Until recently, the answer to that question has been downright flaky, relying on public recall research and the murky business of "equivalent media value". (A euro value is allocated each time the company's logo is seen on screen or in the pages of a newspaper, roughly equivalent to an advertising rate card). The confidence of men like Perez is undermined by media reports routinely showing that despite their huge expenditure, nobody has noticed them at all.

Fournaise, a London-based research group, interviewed 1,500 Beijing residents earlier this year to find that just 15 per cent of those asked could name two of the IOC's 12 global sponsors, and nearly half could only name one: Coca-Cola. "If you are a traditional marketer, it's a big waste of money," said Fournaise CEO Jerome Fontaine.

Post-Beijing, we can expect a raft of similar research with headlines claiming the failure of Olympic sponsorship. But this is only part of the answer, and a new generation of sponsors is seeking a more concrete answer to the ROI question. For example, American conglomerate GE is unlikely to score highly in public recall tests, but few would consider its backing of the Beijing Games a failure. The company has used its deal to bring in $700 million of new business from 400 Olympics-related projects, including rainwater recycling at Bird's Nest stadium, the iconic centrepiece to the event. Another TOP sponsor, Atos Origin, a business-to-business IT company, has played a central role in building "digital Beijing".

This "opening up" of China to its business partners was one of the IOC's key reasons for awarding Beijing the Games in the first place: they were lobbied assiduously by sponsors such as Coke and McDonald's, who saw the Olympics as a Trojan horse into the fastest growing economy in the world, affording high-level access to decision-makers within the Chinese government - the people who can greenlight the big infrastructure contracts.

However, despite the money flowing in to Olympic HQ in Lausanne, there is one issue that continues to trouble Jacque Rogge and the other IOC chiefs. The average television viewer watching the Olympics is rapidly approaching 50 years of age. This is one figure that will be of interest to GE, which also owns NBC television.
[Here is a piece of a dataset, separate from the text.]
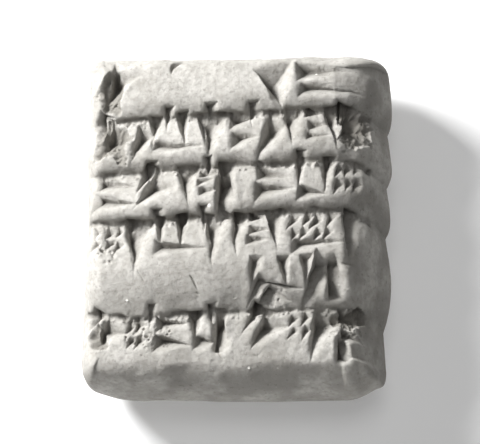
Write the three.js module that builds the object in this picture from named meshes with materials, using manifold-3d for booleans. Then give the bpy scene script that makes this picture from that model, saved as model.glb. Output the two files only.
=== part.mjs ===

The network has paid $2.2bn for the 2010 and 2012 Games, about two-thirds of the IOC's TV income. As American companies such as Kodak and Johnson Johnson leave the fold, the IOC hopes they will be replaced by their equivalent from the new economies across Asia. But if NBC were to walk, the hole it would leave in the IOC's finances would take some filling. Currently, CCTV, the Chinese state broadcaster, pays less than New Zealand in terms of rights fees.